This article discusses and presents the main problems and principles of the data clustering
process, in particular, the principles and tasks of clustering text arrays of linguistic expert information.
In the course of this work, the main difficulties arising in the design of such systems were
identified, for example: the need for preprocessing data, reducing the size of the initial sample,
etc. To effectively perform the presented tasks, the implemented solution must have an integrated
approach that takes into account the efficiency indicators of methods aimed at solving individual
subtasks, as well as the ability to provide high efficiency indicators for the implementation of each
stage of the clustering process. In the presented work, various groups of hierarchical clustering
algorithms are considered, in particular, a subgroup of agglomerative clustering algorithms was
considered in relation to the problems of clustering linguistic expert information.
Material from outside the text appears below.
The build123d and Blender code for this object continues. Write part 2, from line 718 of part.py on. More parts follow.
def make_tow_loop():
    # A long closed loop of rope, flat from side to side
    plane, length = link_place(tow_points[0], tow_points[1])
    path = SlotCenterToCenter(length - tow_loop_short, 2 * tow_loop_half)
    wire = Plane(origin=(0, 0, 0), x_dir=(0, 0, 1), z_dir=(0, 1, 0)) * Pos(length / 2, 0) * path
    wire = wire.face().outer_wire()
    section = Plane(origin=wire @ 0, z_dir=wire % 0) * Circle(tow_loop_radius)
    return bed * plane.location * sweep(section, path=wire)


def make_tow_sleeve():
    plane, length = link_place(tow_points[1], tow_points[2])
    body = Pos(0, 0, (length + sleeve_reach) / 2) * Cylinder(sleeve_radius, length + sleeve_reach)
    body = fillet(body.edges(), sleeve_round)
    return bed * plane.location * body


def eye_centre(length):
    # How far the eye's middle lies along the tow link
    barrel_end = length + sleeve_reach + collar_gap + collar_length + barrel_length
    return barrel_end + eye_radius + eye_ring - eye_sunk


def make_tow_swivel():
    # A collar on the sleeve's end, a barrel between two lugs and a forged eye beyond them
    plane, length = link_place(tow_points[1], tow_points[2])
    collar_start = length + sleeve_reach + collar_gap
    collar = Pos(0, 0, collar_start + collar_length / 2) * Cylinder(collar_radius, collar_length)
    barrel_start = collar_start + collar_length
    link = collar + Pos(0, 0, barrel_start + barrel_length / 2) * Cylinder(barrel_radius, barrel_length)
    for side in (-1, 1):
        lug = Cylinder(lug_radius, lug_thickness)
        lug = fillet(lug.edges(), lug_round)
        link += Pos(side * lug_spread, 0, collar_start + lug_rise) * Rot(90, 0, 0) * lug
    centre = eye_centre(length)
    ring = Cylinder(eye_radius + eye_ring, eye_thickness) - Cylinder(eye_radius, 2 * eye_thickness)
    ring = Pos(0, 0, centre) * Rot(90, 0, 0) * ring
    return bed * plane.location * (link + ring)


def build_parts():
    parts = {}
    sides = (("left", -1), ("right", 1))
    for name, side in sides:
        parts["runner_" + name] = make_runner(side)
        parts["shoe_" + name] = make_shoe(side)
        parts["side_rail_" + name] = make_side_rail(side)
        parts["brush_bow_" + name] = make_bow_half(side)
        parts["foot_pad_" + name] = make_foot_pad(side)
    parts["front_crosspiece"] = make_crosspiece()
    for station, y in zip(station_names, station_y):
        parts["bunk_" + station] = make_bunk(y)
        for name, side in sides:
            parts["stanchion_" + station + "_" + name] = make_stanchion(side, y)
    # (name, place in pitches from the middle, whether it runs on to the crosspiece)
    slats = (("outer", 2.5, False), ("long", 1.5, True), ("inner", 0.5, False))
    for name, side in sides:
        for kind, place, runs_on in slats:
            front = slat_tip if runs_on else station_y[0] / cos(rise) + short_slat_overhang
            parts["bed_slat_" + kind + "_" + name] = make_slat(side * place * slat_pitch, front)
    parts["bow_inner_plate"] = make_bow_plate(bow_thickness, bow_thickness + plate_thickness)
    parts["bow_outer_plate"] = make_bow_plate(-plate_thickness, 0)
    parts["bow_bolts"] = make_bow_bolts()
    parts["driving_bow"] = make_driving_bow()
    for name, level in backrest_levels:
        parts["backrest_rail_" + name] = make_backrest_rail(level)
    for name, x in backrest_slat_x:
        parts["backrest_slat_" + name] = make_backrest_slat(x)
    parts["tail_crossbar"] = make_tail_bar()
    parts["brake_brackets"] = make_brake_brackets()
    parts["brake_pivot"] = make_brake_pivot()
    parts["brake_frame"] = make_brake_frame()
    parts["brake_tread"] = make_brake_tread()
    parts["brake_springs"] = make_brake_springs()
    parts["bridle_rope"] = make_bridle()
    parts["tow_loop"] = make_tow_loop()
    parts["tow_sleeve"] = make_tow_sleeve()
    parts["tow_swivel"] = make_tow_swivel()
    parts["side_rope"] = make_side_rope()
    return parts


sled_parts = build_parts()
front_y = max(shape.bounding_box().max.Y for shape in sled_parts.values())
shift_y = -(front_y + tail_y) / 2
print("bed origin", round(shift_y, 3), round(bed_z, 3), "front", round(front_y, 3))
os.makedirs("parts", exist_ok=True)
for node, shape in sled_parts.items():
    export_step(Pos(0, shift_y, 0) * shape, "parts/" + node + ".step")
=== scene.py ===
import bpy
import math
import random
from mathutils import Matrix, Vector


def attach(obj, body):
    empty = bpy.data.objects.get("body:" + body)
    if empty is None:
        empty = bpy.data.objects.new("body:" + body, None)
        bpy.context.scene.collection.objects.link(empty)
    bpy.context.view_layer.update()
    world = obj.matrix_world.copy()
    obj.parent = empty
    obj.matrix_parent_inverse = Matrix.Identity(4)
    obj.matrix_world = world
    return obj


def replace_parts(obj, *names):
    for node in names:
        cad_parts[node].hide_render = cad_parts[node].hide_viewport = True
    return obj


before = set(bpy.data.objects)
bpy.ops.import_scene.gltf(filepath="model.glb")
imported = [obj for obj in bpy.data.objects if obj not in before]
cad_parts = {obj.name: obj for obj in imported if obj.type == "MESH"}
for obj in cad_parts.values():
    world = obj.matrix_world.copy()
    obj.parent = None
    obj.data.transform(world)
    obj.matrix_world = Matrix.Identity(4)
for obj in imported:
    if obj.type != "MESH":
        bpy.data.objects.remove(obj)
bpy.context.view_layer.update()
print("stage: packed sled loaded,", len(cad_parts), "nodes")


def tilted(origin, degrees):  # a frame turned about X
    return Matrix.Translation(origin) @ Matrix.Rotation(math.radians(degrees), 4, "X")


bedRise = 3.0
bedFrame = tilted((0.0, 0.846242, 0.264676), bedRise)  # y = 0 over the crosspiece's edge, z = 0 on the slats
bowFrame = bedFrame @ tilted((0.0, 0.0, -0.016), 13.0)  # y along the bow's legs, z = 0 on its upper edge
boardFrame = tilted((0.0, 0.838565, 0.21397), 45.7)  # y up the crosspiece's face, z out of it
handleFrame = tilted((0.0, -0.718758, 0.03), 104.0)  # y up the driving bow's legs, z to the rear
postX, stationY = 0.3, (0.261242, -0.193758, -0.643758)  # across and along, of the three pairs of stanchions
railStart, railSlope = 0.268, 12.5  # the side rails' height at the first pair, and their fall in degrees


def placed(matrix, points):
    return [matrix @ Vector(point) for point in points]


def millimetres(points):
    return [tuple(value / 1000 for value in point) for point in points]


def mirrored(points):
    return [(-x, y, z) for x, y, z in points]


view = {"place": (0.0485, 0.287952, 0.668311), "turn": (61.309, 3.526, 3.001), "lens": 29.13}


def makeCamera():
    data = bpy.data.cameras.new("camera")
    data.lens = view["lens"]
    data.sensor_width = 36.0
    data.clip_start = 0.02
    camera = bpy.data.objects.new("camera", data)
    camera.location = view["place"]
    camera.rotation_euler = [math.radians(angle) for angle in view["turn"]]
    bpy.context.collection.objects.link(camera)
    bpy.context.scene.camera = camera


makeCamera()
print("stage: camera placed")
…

In the described
work, a formal statement of the text clustering problem is given, and the main group of implemented
solutions based on the principles of agglomerative clustering is determined: ROCK, CURE,
CHAMELEON. A detailed review of each of the presented algorithms is carried out, and the main
advantages and disadvantages of each of them are formulated. The advantage of this work can be
considered the totality of the presented data on the algorithms, as well as the results of a comparative analysis, which make it possible to further assess the feasibility and potential probability of
using these solutions from the presented group of agglomerative clustering algorithms. The novelty
of this work lies in the formation of an overview analysis of existing approaches in the field of
hierarchical clustering for solving the problems of cluster analysis of linguistic expert information,
as well as the formation of the results of the comparative analysis of the considered algorithms.